Below this line is the material. Write out only its lines from the one containing "0.66, 0.64), 0.45)" through the one containing "obj.matrix_world = world", both kept, exactly.

■ **STORED RECORDS**:
◆ ◆ ◆ ◆ ◆ ◆ ◆
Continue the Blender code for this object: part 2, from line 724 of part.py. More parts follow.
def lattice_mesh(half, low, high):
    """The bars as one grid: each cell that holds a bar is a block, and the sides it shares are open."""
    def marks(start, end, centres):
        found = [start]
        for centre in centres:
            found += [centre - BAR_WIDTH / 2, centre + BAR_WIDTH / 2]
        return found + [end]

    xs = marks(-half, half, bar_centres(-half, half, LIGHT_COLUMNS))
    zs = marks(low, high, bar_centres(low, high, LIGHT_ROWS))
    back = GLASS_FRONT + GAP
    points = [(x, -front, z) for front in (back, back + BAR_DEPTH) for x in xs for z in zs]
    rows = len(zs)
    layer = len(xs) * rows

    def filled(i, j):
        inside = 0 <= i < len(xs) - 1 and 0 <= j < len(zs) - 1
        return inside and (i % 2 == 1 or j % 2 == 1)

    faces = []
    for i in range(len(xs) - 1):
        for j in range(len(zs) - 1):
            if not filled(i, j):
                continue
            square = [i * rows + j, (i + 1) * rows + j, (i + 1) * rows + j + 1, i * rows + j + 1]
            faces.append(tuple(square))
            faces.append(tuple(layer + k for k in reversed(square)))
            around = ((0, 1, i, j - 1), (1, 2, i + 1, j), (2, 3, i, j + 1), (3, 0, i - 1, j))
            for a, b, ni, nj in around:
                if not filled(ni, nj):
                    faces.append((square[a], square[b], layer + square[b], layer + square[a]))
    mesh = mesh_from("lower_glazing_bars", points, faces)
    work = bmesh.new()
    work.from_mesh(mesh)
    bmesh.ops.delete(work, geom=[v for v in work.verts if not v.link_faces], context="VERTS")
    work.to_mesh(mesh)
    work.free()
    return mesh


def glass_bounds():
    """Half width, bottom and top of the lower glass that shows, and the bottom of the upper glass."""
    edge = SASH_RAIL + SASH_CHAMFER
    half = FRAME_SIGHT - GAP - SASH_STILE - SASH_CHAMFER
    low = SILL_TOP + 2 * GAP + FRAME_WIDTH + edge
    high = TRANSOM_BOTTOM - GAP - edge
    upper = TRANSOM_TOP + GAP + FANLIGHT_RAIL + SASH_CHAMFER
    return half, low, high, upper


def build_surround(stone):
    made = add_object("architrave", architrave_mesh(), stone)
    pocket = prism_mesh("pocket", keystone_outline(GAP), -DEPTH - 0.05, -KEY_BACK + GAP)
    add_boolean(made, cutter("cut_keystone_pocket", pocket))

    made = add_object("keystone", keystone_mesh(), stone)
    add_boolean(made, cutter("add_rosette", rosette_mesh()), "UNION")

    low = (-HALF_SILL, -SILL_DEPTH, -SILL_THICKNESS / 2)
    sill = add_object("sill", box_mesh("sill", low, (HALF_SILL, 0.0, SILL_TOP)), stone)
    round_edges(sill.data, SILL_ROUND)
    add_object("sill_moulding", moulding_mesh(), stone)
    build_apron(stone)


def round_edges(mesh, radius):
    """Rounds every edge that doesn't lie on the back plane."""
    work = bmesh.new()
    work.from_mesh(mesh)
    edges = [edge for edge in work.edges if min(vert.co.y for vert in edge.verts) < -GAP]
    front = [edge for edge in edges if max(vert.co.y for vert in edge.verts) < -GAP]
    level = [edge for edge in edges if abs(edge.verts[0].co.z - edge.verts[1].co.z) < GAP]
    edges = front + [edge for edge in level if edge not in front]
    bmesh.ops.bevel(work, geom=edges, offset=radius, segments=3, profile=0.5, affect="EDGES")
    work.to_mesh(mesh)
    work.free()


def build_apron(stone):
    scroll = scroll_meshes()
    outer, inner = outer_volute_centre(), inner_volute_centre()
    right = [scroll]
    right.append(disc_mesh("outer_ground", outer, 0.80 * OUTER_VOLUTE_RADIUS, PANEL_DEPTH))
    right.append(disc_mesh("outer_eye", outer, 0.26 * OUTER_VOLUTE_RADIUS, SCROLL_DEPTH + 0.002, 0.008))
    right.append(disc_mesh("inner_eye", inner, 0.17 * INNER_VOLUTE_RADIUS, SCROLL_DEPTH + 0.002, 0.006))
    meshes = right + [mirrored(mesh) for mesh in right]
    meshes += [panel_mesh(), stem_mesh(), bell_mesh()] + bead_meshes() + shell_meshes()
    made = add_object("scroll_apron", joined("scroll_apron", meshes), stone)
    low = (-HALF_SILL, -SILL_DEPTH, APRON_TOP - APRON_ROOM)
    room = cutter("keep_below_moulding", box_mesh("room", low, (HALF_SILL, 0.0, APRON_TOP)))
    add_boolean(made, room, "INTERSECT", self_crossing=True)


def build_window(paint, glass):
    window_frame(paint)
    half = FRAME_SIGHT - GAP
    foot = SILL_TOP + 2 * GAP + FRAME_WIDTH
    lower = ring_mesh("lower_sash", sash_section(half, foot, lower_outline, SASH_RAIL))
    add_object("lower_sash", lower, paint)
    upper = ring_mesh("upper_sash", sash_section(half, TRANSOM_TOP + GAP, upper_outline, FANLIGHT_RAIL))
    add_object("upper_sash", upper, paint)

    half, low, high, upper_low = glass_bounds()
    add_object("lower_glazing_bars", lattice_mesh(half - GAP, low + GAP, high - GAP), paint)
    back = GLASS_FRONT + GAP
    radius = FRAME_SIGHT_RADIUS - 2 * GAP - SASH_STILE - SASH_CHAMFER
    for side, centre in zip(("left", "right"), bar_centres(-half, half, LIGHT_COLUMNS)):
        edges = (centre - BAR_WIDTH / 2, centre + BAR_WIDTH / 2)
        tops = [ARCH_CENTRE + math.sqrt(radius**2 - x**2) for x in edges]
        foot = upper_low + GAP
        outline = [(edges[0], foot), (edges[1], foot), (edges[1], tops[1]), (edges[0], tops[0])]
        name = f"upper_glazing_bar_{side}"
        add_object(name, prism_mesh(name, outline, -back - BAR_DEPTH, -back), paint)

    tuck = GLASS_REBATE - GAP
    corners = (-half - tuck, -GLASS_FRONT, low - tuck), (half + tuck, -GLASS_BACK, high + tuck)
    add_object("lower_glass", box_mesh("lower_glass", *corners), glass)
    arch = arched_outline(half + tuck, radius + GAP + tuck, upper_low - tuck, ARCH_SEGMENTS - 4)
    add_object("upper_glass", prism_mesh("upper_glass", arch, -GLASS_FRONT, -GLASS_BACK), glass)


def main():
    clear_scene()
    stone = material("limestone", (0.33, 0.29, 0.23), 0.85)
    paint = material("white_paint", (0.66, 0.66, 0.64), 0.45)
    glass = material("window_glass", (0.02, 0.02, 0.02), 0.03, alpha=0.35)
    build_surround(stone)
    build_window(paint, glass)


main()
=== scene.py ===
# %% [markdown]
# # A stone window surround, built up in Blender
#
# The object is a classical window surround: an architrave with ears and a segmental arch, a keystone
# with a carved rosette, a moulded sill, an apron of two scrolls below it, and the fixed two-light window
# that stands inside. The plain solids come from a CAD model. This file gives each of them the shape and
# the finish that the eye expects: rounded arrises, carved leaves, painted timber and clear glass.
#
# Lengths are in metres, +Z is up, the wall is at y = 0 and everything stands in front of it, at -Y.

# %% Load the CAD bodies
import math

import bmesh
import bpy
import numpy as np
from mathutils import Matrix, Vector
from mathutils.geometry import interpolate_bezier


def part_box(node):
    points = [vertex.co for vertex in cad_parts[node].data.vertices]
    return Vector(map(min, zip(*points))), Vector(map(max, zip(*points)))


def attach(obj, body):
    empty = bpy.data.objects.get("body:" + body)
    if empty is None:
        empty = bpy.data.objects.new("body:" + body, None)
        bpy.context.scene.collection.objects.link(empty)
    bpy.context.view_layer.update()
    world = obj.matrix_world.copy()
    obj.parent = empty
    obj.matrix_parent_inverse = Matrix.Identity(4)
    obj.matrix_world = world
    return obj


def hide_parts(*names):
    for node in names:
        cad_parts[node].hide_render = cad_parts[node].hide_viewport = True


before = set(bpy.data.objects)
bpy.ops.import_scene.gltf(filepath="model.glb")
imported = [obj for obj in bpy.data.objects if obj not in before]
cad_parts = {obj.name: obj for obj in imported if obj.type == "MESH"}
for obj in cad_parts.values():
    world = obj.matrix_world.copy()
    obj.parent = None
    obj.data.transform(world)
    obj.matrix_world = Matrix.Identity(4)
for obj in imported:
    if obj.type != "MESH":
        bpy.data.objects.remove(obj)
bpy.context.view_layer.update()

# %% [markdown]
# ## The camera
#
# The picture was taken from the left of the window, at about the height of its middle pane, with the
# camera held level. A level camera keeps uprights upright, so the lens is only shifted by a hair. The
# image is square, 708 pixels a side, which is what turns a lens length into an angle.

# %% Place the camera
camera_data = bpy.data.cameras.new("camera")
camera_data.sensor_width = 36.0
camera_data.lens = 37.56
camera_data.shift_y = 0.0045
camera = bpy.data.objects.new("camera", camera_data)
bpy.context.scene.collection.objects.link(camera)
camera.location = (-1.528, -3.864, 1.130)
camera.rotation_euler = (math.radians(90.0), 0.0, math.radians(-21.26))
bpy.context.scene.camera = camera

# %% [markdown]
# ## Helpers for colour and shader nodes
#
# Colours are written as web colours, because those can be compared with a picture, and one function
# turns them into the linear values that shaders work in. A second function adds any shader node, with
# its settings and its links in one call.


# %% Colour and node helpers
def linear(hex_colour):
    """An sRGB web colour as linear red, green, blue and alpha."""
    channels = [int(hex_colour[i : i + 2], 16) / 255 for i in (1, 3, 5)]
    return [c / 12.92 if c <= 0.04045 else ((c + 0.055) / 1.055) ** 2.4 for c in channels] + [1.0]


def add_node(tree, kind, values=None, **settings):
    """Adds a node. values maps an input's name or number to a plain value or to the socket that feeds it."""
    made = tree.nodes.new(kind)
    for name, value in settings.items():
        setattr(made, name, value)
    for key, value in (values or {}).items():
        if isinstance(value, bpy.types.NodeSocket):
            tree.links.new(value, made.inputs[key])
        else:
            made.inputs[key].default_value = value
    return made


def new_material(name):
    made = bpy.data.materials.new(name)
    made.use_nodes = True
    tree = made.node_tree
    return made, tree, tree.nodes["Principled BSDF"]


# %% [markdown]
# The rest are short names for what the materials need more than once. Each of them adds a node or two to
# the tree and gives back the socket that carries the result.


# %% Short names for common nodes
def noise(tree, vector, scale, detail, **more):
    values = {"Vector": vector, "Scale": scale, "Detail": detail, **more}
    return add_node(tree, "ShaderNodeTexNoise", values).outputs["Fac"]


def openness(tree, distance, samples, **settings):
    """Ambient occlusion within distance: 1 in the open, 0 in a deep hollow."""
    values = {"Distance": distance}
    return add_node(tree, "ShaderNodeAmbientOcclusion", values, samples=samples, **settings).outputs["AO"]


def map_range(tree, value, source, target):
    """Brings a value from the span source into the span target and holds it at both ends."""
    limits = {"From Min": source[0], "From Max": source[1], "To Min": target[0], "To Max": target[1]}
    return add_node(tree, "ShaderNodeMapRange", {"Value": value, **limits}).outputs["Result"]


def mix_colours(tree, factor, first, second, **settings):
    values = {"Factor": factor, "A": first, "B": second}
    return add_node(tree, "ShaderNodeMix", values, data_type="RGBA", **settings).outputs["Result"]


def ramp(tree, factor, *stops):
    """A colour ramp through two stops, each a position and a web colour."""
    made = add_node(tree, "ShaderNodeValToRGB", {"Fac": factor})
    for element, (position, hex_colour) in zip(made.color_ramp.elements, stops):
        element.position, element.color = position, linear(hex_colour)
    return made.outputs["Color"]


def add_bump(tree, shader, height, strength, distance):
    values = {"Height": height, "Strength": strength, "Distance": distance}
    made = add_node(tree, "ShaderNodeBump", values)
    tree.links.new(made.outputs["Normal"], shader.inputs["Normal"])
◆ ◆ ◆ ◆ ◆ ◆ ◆
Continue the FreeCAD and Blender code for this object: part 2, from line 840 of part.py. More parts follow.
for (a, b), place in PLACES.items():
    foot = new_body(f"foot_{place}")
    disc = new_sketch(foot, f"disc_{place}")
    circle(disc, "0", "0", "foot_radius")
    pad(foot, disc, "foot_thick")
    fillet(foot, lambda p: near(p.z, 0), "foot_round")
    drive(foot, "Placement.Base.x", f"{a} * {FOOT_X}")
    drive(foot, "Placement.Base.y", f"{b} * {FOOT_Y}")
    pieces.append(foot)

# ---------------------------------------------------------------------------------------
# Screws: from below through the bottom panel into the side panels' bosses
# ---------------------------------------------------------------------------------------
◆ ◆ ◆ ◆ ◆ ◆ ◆
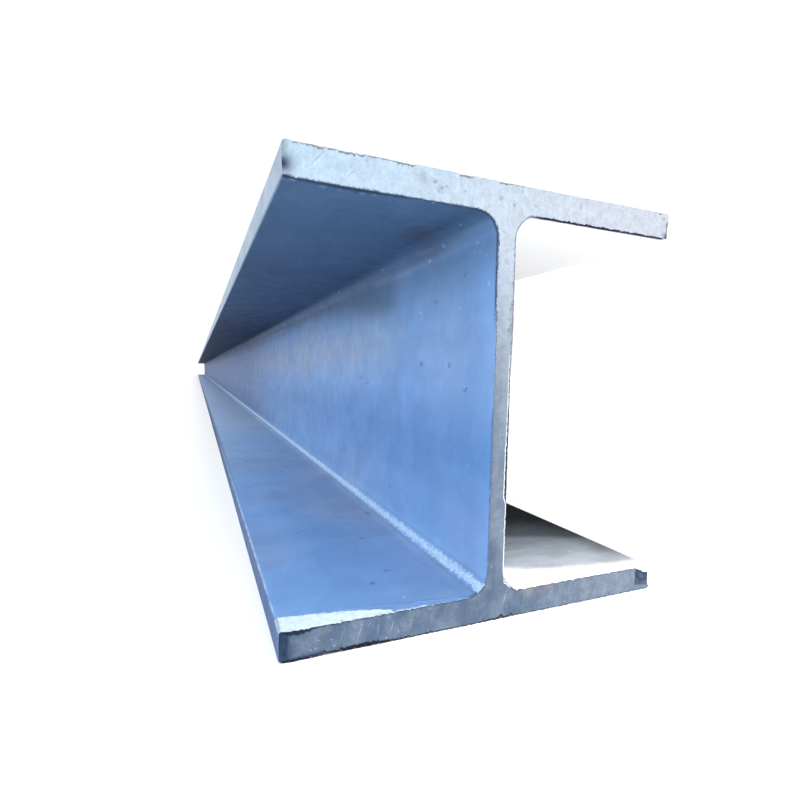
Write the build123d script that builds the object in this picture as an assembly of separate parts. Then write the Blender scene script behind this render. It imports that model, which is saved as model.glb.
◆ ◆ ◆ ◆ ◆ ◆ ◆
■ **RESULT**:
    paint = material("white_paint", (0.66, 0.66, 0.64), 0.45)
    glass = material("window_glass", (0.02, 0.02, 0.02), 0.03, alpha=0.35)
    build_surround(stone)
    build_window(paint, glass)


main()
=== scene.py ===
# %% [markdown]
# # A stone window surround, built up in Blender
#
# The object is a classical window surround: an architrave with ears and a segmental arch, a keystone
# with a carved rosette, a moulded sill, an apron of two scrolls below it, and the fixed two-light window
# that stands inside. The plain solids come from a CAD model. This file gives each of them the shape and
# the finish that the eye expects: rounded arrises, carved leaves, painted timber and clear glass.
#
# Lengths are in metres, +Z is up, the wall is at y = 0 and everything stands in front of it, at -Y.

# %% Load the CAD bodies
import math

import bmesh
import bpy
import numpy as np
from mathutils import Matrix, Vector
from mathutils.geometry import interpolate_bezier


def part_box(node):
    points = [vertex.co for vertex in cad_parts[node].data.vertices]
    return Vector(map(min, zip(*points))), Vector(map(max, zip(*points)))


def attach(obj, body):
    empty = bpy.data.objects.get("body:" + body)
    if empty is None:
        empty = bpy.data.objects.new("body:" + body, None)
        bpy.context.scene.collection.objects.link(empty)
    bpy.context.view_layer.update()
    world = obj.matrix_world.copy()
    obj.parent = empty
    obj.matrix_parent_inverse = Matrix.Identity(4)
    obj.matrix_world = world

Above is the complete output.